The Gun Control Act of 1968 put an end to hardware stores stocking ammunition or rifles or small caliber guns in places like NY. What was once a city that featured neighborhoods quite capable of protecting their own became ripe for the pickings and the pickings were good and lots better than having a real job. The streets became far less safe; grandmothers stopped walking to the parks to feed the pigeons, especially at dawn or dusk, then mothers stopped doing so as well, then full grown men did too.
I had a birds eye view of what happens to a town that surrenders itself to the criminal element, and by the time I returned from my first war it wasn't the town I grew up in so I had no home town anymore. That wasn't so bad, since I had been enthralled with the wanderlust and wouldn't be home all that much anyway but the handwriting for me was on the wall, bigger and bolder than any subway station graffiti.
Manhattan was, and is, a great place to visit but for me living there was out of the question. When the time came for me to end my life's work, at a relatively early age I might add, since running up and down hills to chase down rats who needed eradication is really a young man's job and old men get moved from rat-killers to pencil-pushers and no way, Jose, so when the time came I needed me a new home town.
There are those among us who say that moving away isn't the manner in which to fight back against the simpering hordes of metrosexuals who neither want nor need to act like men, but take it from me that's prime bullshit. Los Angeles and/or NYC, or Detroit, or Chicago, isn't changing anytime soon and it doesn't matter how much a man wants his freedom back, it simply isn't going to happen. Not there, not now, maybe not ever. The Pilgrims left for the New World because they were brave enough to do so, not because they were cowards. It certainly isn't easy to lock, stock, and barrel your way to another clime and place but, as was once said, a man's gotta do what a man's gotta do.
To my mind, staying in Manhattan meant being a part of a problem that had no solution. Being an enabler, being someone who talked the talk but slithered away come time to walk that walk. I tried the Midwest but found it to be even worse than NYC in its own way because most of the folks were so very happy to be so protected by their Sheriffs and politicians and as long as no one messed with their shotguns or hunting rifles, all was well.
Sweet Moses on a pogo, but even Australia had passed anti-gun legislation so severe as to effectively disarm the entire country, so staying there after I'd moved there wasn't going to be fun. Hells bells but if I wanted to be ANYBODY's subject I might as well head back on "home" where folks at least had the common sense to drive on the correct side of the road.
Texas, or Florida. Texas back then didn't have a Castle Doctrine and Florida not only DID have one but had paved the way for concealed carry so Florida it was.

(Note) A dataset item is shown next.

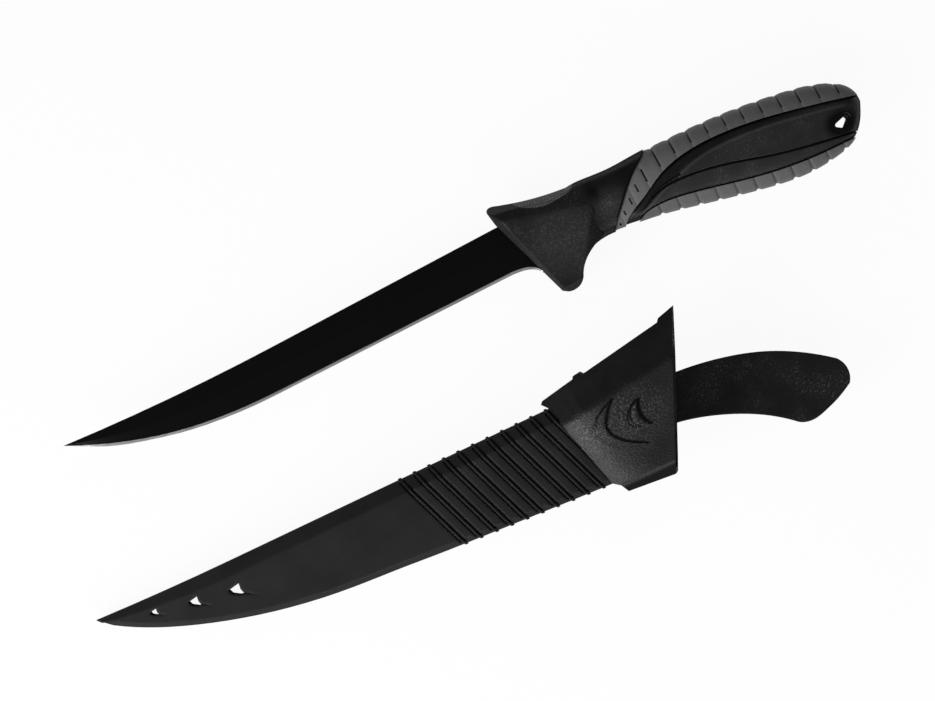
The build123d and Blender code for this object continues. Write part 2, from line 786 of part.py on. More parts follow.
def collar_form(skin, past):
    """The collar's form grown by a skin, with its mouth moved back."""
    outline = [(x + past * (i in mouth_points), y) for i, (x, y) in enumerate(collar_outline)]
    profile = [(share * collar_length, half * half_collar + skin) for share, half in funnel_shares]
    low_profile = [(x, -y) for x, y in profile]
    blocks = collar_slopes(skin)
    with BuildPart() as form:
        with BuildSketch() as side_view:
            with BuildLine():
                Polyline(*outline, close=True)
            make_face()
            if skin:
                offset(amount=skin, kind=Kind.INTERSECTION)
        extrude(amount=half_collar + skin, both=True)
        with BuildSketch(Plane(origin=front_top, x_dir=front_back, z_dir=front_along)):
            with BuildLine():
                Spline(*profile)
                Spline(*low_profile)
                Line(profile[-1], low_profile[-1])
                start, low_start = profile[0], low_profile[0]
                Polyline(start, (-overrun, start[1]), (-overrun, low_start[1]), low_start)
            make_face()
        extrude(amount=2 * overrun, both=True, mode=Mode.INTERSECT)
        for block in blocks:
            add([block, mirror(block, Plane.XY, mode=Mode.PRIVATE)], mode=Mode.SUBTRACT)
    return form.part


def crescent(outer_shares, inner_shares):
    with BuildPart() as prism:
        with BuildSketch():
            with BuildLine():
                Spline(*on_collar(outer_shares))
                Spline(*on_collar(inner_shares))
            make_face()
        extrude(amount=overrun)
    return prism.part


collar_outside = collar_form(0, 0)
collar_raised = collar_form(crescent_rise, 0)
collar_inside = collar_form(-collar_wall, collar_wall * mouth_reach)
with BuildPart() as clip_pad:
    add(clip_prism(-half_collar, collar_wall))
    with BuildSketch(Plane.XY.offset(-half_collar)):
        with BuildLine():
            Polyline(*collar_outline, close=True)
        make_face()
    extrude(amount=collar_wall, mode=Mode.INTERSECT)

with BuildPart() as crescents:
    add(crescent(crescent_outer_shares, crescent_inner_shares))
    add(crescent(crescent_small_outer_shares, crescent_small_inner_shares))
    add(collar_raised, mode=Mode.INTERSECT)

with BuildPart() as collar_hollow:
    add(collar_inside)
    add(behind_front(tenon_length), mode=Mode.INTERSECT)

with BuildPart() as sheath_collar:
    add([collar_outside, clip_pad.part, crescents.part])
    add([collar_hollow.part, tenon_form, pocket.part, rivet_shanks], mode=Mode.SUBTRACT)
    add(rivets(rivet_head_radius, rivet_seat, 2 * collar_wall), mode=Mode.SUBTRACT)
sheath_collar.part.label = "sheath_collar"


# Layout: both on one flat surface, the sheath on its tip and on the end of its clip
knife_pieces = (blade, handle_core, spine_grip, belly_grip, thumb_pad)
sheath_pieces = (sheath_front, sheath_back, sheath_collar, belt_clip, clip_leg, clip_rivets)
clip_low = clip_floor + belt_gap + clip_leg_thickness
sheath_pitch = degrees(atan2(clip_low - sheath_tip_thickness / 2, clip_hinge[0] + sheath_length))
sheath_turns = Rot(0, 0, sheath_turn_degrees) * Rot(0, -sheath_pitch, 0)
sheath_place = Pos(sheath_offset_x, sheath_offset_y) * sheath_turns
for piece in knife_pieces:
    piece.part.move(Pos(0, 0, handle_width / 2))
for piece in sheath_pieces:
    piece.part.move(sheath_place)
sheath_low = Compound([piece.part for piece in sheath_pieces]).bounding_box().min.Z
for piece in sheath_pieces:
    piece.part.move(Pos(0, 0, -sheath_low))
pieces = knife_pieces + sheath_pieces
overall = Compound([piece.part for piece in pieces]).bounding_box()

os.makedirs("parts", exist_ok=True)
for piece in pieces:
    piece.part.move(Pos(-overall.center().X, -overall.center().Y, -overall.min.Z))
    export_step(piece.part, f"parts/{piece.part.label}.step")
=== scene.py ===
from math import radians

import bpy
from mathutils import Matrix, Vector


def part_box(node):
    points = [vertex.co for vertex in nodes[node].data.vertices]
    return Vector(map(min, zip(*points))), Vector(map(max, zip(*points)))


# Lengths are in metres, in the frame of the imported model.
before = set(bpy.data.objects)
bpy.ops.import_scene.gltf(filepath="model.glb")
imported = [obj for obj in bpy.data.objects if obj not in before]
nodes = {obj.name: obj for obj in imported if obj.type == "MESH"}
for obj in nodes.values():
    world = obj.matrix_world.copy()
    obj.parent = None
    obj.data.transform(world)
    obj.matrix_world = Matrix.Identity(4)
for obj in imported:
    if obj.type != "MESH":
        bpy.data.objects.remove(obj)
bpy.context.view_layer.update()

# The knife's own frame: the spine line is its X axis and the guard starts at its zero
blade_length = 0.172
blade_tip_rise = 0.0038
blade_low, blade_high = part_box("blade")
blade_middle = (blade_low + blade_high) / 2
knife_zero = Vector((blade_low.x + blade_length, blade_high.y - blade_tip_rise, blade_middle.z))
knife_matrix = Matrix.Translation(knife_zero)

# The sheath's own frame: the back of the pocket is its X axis
sheath_zero = Vector((0.00608, -0.01236, 0.01751))
sheath_turn = radians(-2.5)
sheath_pitch = radians(-4.71)
sheath_matrix = Matrix.Translation(sheath_zero) @ Matrix.Rotation(sheath_turn, 4, "Z")
sheath_matrix = sheath_matrix @ Matrix.Rotation(sheath_pitch, 4, "Y")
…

Plus, shoveling snow had lost a helluva lot of its luster, so Gunshine State here we come.
Far from perfect here; open-carry is a no-no and even though lots of us fight for it, it's not in the foreseeable future. The Miami environs might as well be Cuba-North and that sucks too (and a BIG part in the denial of open-carry). But a man can still almost feel like a free man where we live and that's the most important thing.

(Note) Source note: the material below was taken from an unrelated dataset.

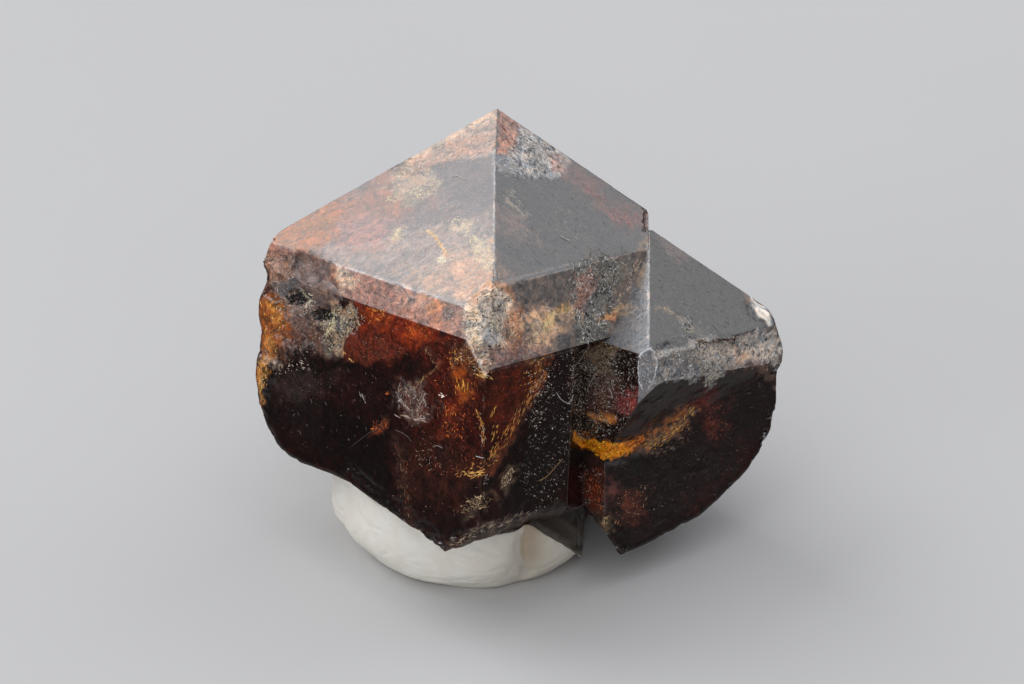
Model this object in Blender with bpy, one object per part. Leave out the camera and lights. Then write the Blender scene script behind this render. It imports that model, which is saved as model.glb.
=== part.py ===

So here's my advice. There are some places that are close to returning to the United States of America so by all means stay and fight like your life depended upon it. Because you CAN make a difference there.
You CAN'T make a difference in LA or NYC or any of the other dirty places mentioned so it might be time to stop being an enabler for the enemy.
If the above video of this seemingly nice man just saying what any man should be saying gives you chills, then it's WAY PAST your time to go, because when the commonplace seems like nirvana you've outlasted your welcome.
I like the guys at I Hate The Media. Really do. But I'm feeling sorry for them more than liking them lately and that's why I stop by less and less.
2 comments:
San Antonio, Texas was my adopted "home" for most of my 27 years active duty and for 10 years after I retired. Thought Texas was a "pretty hot setup" and, it was. Moved back to Kentucky in 2007, grandchildren will do that for you. Kentucky's CCDWL and constitutional open carry reminded me as to why I was always proud of my native home. regards, vpg
Kentucky and Texas. Two finer places a man could travel the earth and never expect to see better than.